Queste parole sono inequivocabili. Esse provano chiaramente che, in quel tempo, le evocazioni avevano come fine la divinazione e che se ne faceva commercio; esse erano associate alle pratiche della magia e della stregoneria e accompagnate anche da sacrifici umani. Mosè aveva dunque ragione a proibire queste cose e a dire che Dio le aborriva. Queste pratiche superstiziose si sono perpetuate fino al Medioevo; ma oggi la ragione ne ha fatto giustizia, e lo Spiritismo è venuto per mostrare lo scopo esclusivamente morale, consolatore e religioso delle relazioni d'oltretomba.
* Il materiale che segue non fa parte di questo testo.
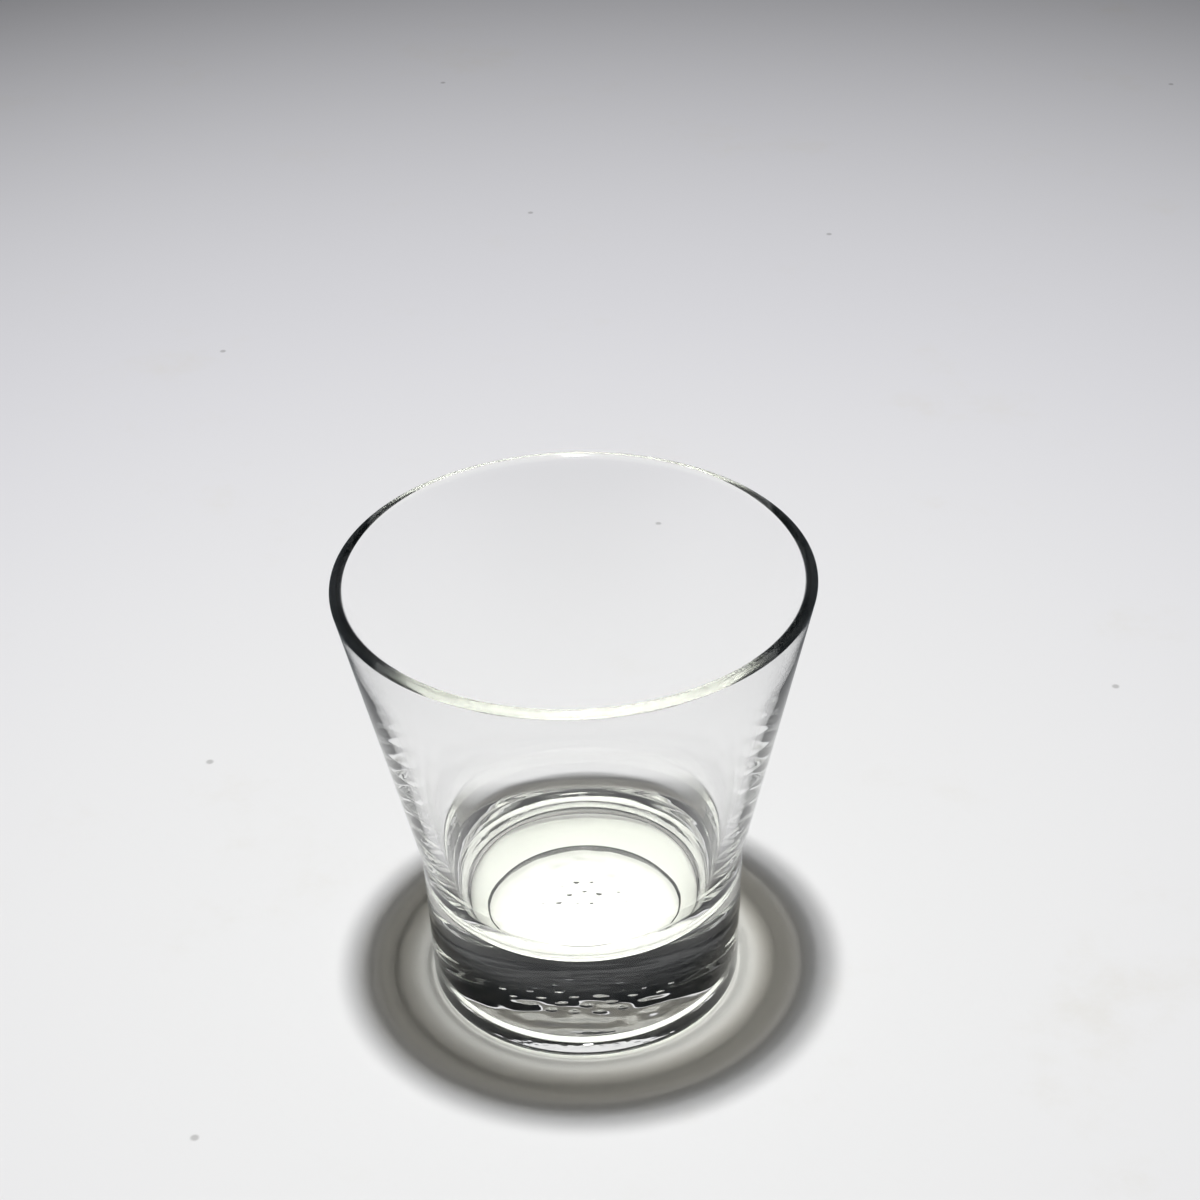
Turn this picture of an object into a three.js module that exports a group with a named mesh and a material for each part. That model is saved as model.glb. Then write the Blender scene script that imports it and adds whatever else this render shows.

Poiché gli Spiritisti non sacrificano le piccole creature e non spargono liquori per onorare gli dei; poiché non interrogano né gli astri né i morti né gli àuguri per conoscere il futuro, che Dio ha saggiamente tenuto nascosto agli uomini; poiché rifiutano di esercitare ogni traffico attraverso la facoltà — che alcuni hanno ricevuto — di comunicare con gli Spiriti; poiché non sono spinti né dalla cupidigia, ma da un sentimento pio e dal solo desiderio di istruirsi, di migliorarsi e di sollevare le anime sofferenti, la proibizione di Mosè non li riguarda in nessun modo. Questo è ciò che avrebbero visto coloro che la invocano contro gli Spiritisti, se avessero meglio approfondito il senso delle parole bibliche. Essi avrebbero riconosciuto che non esiste alcuna analogia tra ciò che accadeva tra gli Ebrei e ciò che insegnano i principi dello Spiritismo. Molto di più: avrebbero riconosciuto che lo Spiritismo condanna precisamente quelle stesse cose che costituivano le motivazioni della proibizione di Mosè. Ma, accecati dal desiderio di trovare un argomento contro le idee nuove, essi non si sono accorti che questo argomento poggia completamente sul falso.

La legge civile dei nostri giorni punisce tutti gli abusi che voleva reprimere Mosè. Se Mosè ha decretato il supplizio capitale contro i delinquenti, è perché aveva bisogno di mezzi rigorosi per governare quel popolo indisciplinato; così la pena di morte è largamente comminata nella sua legislazione. Egli, d'altronde, non aveva una grande scelta tra i suoi mezzi di repressione: non aveva né prigioni, né case di correzione nel deserto, né il suo popolo era tale da aver paura di pene puramente disciplinari; né poteva egli graduare le pene come si fa ai giorni nostri. È dunque a torto che ci basa sulla severità del castigo per provare il grado di colpevolezza riguardo all'evocazione dei morti. Fosse che, per rispetto verso la legge di Mosè, si dovrebbe mantenere la pena capitale in tutti i casi in cui essa veniva applicata? C'è da chiedersi, allora, perché si faccia rivivere con tanta insistenza questo articolo della legge, mentre si passa sotto silenzio l'inizio del capitolo in cui viene affermato: "I sacerdoti levitici, tutta quanta la tribù di Levi, non avranno parte né eredità con Israele; vivranno dei sacrifici consumati dal fuoco per il Signore e della eredità di lui. Non avranno, dico, alcuna eredità tra i loro fratelli; il Signore è la loro eredità, come egli ha detto loro" (Deuteronomio 18:1-2).